**REQUEST:**
Write out, precisely and in full, each line of the material.

**INFORMATION SHOWN:**
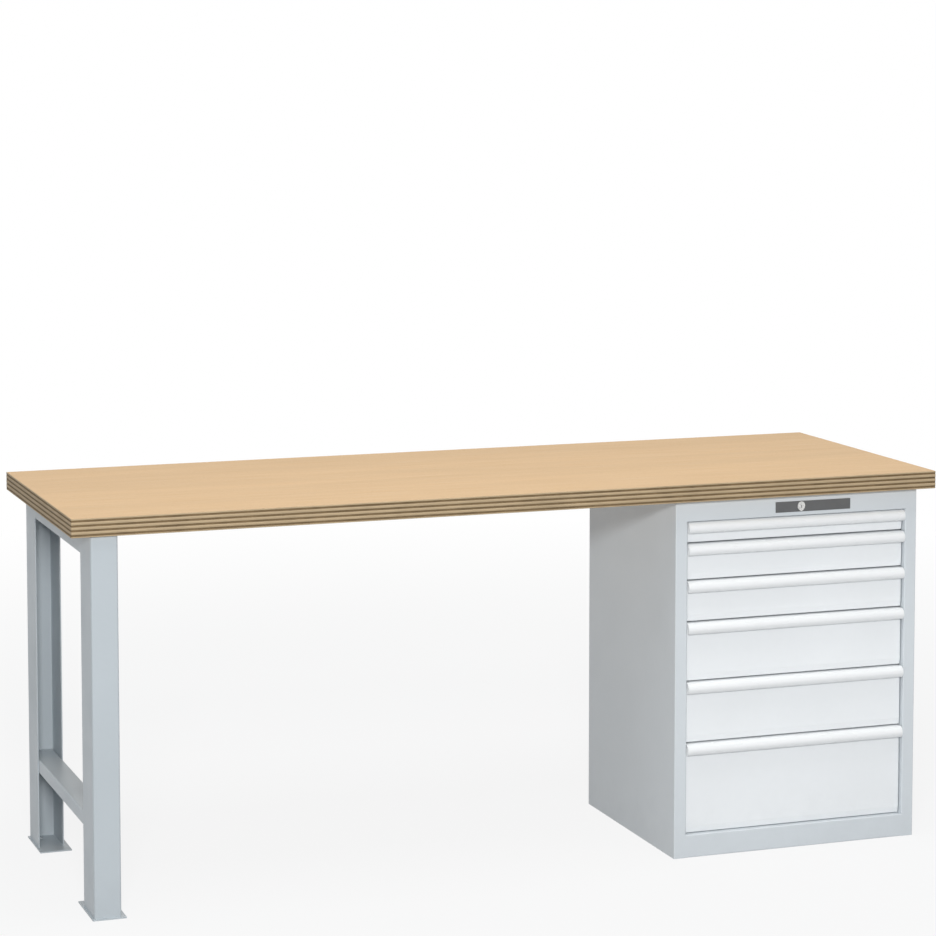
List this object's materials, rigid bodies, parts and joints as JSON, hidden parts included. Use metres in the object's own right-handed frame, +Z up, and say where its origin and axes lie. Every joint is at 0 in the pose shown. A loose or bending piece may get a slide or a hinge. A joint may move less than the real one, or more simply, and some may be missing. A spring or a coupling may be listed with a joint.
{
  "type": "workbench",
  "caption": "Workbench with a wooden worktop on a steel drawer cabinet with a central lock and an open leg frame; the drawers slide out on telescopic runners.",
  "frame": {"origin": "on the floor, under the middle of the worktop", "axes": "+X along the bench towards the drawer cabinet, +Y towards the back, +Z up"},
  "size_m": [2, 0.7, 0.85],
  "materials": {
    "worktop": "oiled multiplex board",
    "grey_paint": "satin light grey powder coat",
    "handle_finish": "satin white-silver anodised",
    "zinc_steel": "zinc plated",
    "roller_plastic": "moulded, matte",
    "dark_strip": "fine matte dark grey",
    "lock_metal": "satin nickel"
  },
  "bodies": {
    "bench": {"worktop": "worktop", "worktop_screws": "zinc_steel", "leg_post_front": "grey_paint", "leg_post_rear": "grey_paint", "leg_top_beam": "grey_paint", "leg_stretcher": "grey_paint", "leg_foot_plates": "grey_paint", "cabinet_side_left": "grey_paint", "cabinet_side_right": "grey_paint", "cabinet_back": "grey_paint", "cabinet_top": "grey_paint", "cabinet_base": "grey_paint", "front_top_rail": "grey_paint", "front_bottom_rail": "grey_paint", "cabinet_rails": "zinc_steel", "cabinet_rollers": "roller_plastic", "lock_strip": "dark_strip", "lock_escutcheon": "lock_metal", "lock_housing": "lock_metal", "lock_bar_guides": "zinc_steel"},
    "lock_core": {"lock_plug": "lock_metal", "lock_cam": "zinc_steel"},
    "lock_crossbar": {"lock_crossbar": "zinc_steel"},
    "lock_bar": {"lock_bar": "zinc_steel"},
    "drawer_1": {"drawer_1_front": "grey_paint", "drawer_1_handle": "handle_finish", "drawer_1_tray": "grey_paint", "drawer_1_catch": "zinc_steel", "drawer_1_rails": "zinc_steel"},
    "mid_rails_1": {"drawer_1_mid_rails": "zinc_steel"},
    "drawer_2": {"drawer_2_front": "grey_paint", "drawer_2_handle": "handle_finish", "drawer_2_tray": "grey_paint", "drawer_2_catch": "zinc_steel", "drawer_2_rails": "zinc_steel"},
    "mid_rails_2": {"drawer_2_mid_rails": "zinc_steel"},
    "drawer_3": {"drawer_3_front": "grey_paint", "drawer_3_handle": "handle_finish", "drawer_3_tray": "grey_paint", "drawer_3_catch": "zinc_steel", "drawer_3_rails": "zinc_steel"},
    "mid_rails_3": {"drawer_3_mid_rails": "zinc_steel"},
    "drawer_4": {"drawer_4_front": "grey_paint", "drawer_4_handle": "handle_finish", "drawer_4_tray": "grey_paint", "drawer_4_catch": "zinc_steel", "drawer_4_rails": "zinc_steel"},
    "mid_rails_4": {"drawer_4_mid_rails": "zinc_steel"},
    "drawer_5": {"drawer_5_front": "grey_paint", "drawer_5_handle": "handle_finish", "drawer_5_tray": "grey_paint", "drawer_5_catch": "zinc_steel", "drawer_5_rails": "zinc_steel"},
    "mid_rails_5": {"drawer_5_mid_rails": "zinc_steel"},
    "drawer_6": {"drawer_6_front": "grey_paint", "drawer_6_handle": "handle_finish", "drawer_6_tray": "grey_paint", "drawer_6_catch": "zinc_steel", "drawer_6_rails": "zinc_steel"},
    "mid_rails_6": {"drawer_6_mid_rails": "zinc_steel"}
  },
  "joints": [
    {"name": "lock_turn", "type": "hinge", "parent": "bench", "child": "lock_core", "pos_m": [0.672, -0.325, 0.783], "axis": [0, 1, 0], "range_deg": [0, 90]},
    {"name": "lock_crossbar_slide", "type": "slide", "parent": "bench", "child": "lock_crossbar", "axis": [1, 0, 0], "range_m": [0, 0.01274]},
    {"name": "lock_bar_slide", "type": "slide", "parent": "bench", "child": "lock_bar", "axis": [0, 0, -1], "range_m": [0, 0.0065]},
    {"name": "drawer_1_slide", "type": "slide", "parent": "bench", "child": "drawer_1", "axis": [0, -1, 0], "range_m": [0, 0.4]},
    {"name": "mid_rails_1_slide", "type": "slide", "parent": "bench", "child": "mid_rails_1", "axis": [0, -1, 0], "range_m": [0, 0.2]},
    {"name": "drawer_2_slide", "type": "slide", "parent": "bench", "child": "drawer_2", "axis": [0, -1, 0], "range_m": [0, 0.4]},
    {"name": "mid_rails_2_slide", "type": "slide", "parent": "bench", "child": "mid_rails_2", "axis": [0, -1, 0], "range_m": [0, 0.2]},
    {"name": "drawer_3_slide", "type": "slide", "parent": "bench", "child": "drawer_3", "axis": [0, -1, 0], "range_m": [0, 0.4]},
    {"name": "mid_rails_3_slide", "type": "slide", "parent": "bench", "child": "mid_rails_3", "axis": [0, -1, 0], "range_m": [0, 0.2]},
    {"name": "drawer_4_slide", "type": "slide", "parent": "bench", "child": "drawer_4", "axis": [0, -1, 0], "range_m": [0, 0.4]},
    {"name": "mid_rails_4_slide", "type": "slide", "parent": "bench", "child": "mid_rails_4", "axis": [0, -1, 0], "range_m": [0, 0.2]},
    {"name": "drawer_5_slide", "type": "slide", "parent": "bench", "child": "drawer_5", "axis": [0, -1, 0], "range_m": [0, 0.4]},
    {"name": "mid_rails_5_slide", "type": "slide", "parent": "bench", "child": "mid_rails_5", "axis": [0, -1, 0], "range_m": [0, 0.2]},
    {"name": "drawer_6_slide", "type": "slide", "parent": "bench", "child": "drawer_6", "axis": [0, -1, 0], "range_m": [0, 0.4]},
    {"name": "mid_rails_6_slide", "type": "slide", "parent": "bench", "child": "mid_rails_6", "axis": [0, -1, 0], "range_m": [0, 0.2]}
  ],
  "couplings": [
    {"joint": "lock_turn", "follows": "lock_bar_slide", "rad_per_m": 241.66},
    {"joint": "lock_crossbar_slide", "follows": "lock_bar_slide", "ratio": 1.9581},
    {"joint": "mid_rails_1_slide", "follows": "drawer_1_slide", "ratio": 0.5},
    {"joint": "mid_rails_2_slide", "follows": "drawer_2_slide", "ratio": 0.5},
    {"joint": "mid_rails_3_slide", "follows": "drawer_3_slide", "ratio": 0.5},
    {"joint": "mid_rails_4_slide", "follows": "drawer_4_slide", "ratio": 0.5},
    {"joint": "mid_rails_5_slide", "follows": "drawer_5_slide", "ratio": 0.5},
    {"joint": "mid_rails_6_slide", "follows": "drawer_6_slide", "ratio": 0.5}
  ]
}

**ANSWER TO THE PROBLEM:**
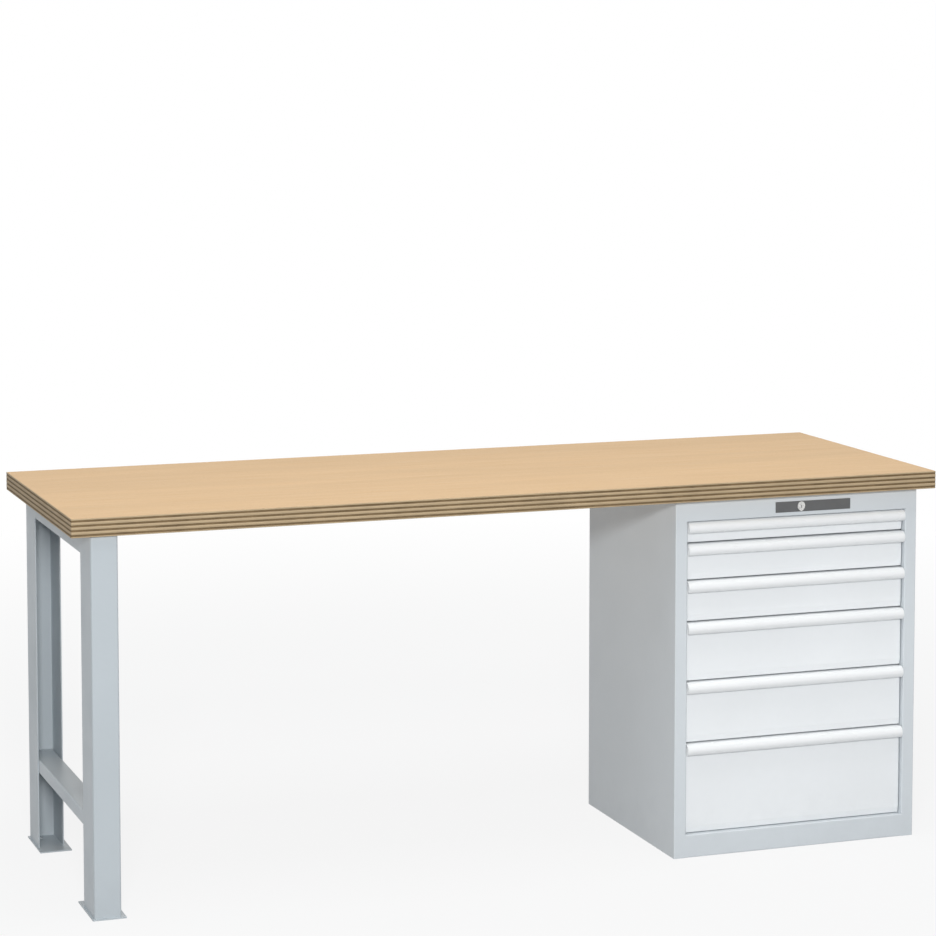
List this object's materials, rigid bodies, parts and joints as JSON, hidden parts included. Use metres in the object's own right-handed frame, +Z up, and say where its origin and axes lie. Every joint is at 0 in the pose shown. A loose or bending piece may get a slide or a hinge. A joint may move less than the real one, or more simply, and some may be missing. A spring or a coupling may be listed with a joint.
{
  "type": "workbench",
  "caption": "Workbench with a wooden worktop on a steel drawer cabinet with a central lock and an open leg frame; the drawers slide out on telescopic runners.",
  "frame": {"origin": "on the floor, under the middle of the worktop", "axes": "+X along the bench towards the drawer cabinet, +Y towards the back, +Z up"},
  "size_m": [2, 0.7, 0.85],
  "materials": {
    "worktop": "oiled multiplex board",
    "grey_paint": "satin light grey powder coat",
    "handle_finish": "satin white-silver anodised",
    "zinc_steel": "zinc plated",
    "roller_plastic": "moulded, matte",
    "dark_strip": "fine matte dark grey",
    "lock_metal": "satin nickel"
  },
  "bodies": {
    "bench": {"worktop": "worktop", "worktop_screws": "zinc_steel", "leg_post_front": "grey_paint", "leg_post_rear": "grey_paint", "leg_top_beam": "grey_paint", "leg_stretcher": "grey_paint", "leg_foot_plates": "grey_paint", "cabinet_side_left": "grey_paint", "cabinet_side_right": "grey_paint", "cabinet_back": "grey_paint", "cabinet_top": "grey_paint", "cabinet_base": "grey_paint", "front_top_rail": "grey_paint", "front_bottom_rail": "grey_paint", "cabinet_rails": "zinc_steel", "cabinet_rollers": "roller_plastic", "lock_strip": "dark_strip", "lock_escutcheon": "lock_metal", "lock_housing": "lock_metal", "lock_bar_guides": "zinc_steel"},
    "lock_core": {"lock_plug": "lock_metal", "lock_cam": "zinc_steel"},
    "lock_crossbar": {"lock_crossbar": "zinc_steel"},
    "lock_bar": {"lock_bar": "zinc_steel"},
    "drawer_1": {"drawer_1_front": "grey_paint", "drawer_1_handle": "handle_finish", "drawer_1_tray": "grey_paint", "drawer_1_catch": "zinc_steel", "drawer_1_rails": "zinc_steel"},
    "mid_rails_1": {"drawer_1_mid_rails": "zinc_steel"},
    "drawer_2": {"drawer_2_front": "grey_paint", "drawer_2_handle": "handle_finish", "drawer_2_tray": "grey_paint", "drawer_2_catch": "zinc_steel", "drawer_2_rails": "zinc_steel"},
    "mid_rails_2": {"drawer_2_mid_rails": "zinc_steel"},
    "drawer_3": {"drawer_3_front": "grey_paint", "drawer_3_handle": "handle_finish", "drawer_3_tray": "grey_paint", "drawer_3_catch": "zinc_steel", "drawer_3_rails": "zinc_steel"},
    "mid_rails_3": {"drawer_3_mid_rails": "zinc_steel"},
    "drawer_4": {"drawer_4_front": "grey_paint", "drawer_4_handle": "handle_finish", "drawer_4_tray": "grey_paint", "drawer_4_catch": "zinc_steel", "drawer_4_rails": "zinc_steel"},
    "mid_rails_4": {"drawer_4_mid_rails": "zinc_steel"},
    "drawer_5": {"drawer_5_front": "grey_paint", "drawer_5_handle": "handle_finish", "drawer_5_tray": "grey_paint", "drawer_5_catch": "zinc_steel", "drawer_5_rails": "zinc_steel"},
    "mid_rails_5": {"drawer_5_mid_rails": "zinc_steel"},
    "drawer_6": {"drawer_6_front": "grey_paint", "drawer_6_handle": "handle_finish", "drawer_6_tray": "grey_paint", "drawer_6_catch": "zinc_steel", "drawer_6_rails": "zinc_steel"},
    "mid_rails_6": {"drawer_6_mid_rails": "zinc_steel"}
  },
  "joints": [
    {"name": "lock_turn", "type": "hinge", "parent": "bench", "child": "lock_core", "pos_m": [0.672, -0.325, 0.783], "axis": [0, 1, 0], "range_deg": [0, 90]},
    {"name": "lock_crossbar_slide", "type": "slide", "parent": "bench", "child": "lock_crossbar", "axis": [1, 0, 0], "range_m": [0, 0.01274]},
    {"name": "lock_bar_slide", "type": "slide", "parent": "bench", "child": "lock_bar", "axis": [0, 0, -1], "range_m": [0, 0.0065]},
    {"name": "drawer_1_slide", "type": "slide", "parent": "bench", "child": "drawer_1", "axis": [0, -1, 0], "range_m": [0, 0.4]},
    {"name": "mid_rails_1_slide", "type": "slide", "parent": "bench", "child": "mid_rails_1", "axis": [0, -1, 0], "range_m": [0, 0.2]},
    {"name": "drawer_2_slide", "type": "slide", "parent": "bench", "child": "drawer_2", "axis": [0, -1, 0], "range_m": [0, 0.4]},
    {"name": "mid_rails_2_slide", "type": "slide", "parent": "bench", "child": "mid_rails_2", "axis": [0, -1, 0], "range_m": [0, 0.2]},
    {"name": "drawer_3_slide", "type": "slide", "parent": "bench", "child": "drawer_3", "axis": [0, -1, 0], "range_m": [0, 0.4]},
    {"name": "mid_rails_3_slide", "type": "slide", "parent": "bench", "child": "mid_rails_3", "axis": [0, -1, 0], "range_m": [0, 0.2]},
    {"name": "drawer_4_slide", "type": "slide", "parent": "bench", "child": "drawer_4", "axis": [0, -1, 0], "range_m": [0, 0.4]},
    {"name": "mid_rails_4_slide", "type": "slide", "parent": "bench", "child": "mid_rails_4", "axis": [0, -1, 0], "range_m": [0, 0.2]},
    {"name": "drawer_5_slide", "type": "slide", "parent": "bench", "child": "drawer_5", "axis": [0, -1, 0], "range_m": [0, 0.4]},
    {"name": "mid_rails_5_slide", "type": "slide", "parent": "bench", "child": "mid_rails_5", "axis": [0, -1, 0], "range_m": [0, 0.2]},
    {"name": "drawer_6_slide", "type": "slide", "parent": "bench", "child": "drawer_6", "axis": [0, -1, 0], "range_m": [0, 0.4]},
    {"name": "mid_rails_6_slide", "type": "slide", "parent": "bench", "child": "mid_rails_6", "axis": [0, -1, 0], "range_m": [0, 0.2]}
  ],
  "couplings": [
    {"joint": "lock_turn", "follows": "lock_bar_slide", "rad_per_m": 241.66},
    {"joint": "lock_crossbar_slide", "follows": "lock_bar_slide", "ratio": 1.9581},
    {"joint": "mid_rails_1_slide", "follows": "drawer_1_slide", "ratio": 0.5},
    {"joint": "mid_rails_2_slide", "follows": "drawer_2_slide", "ratio": 0.5},
    {"joint": "mid_rails_3_slide", "follows": "drawer_3_slide", "ratio": 0.5},
    {"joint": "mid_rails_4_slide", "follows": "drawer_4_slide", "ratio": 0.5},
    {"joint": "mid_rails_5_slide", "follows": "drawer_5_slide", "ratio": 0.5},
    {"joint": "mid_rails_6_slide", "follows": "drawer_6_slide", "ratio": 0.5}
  ]
}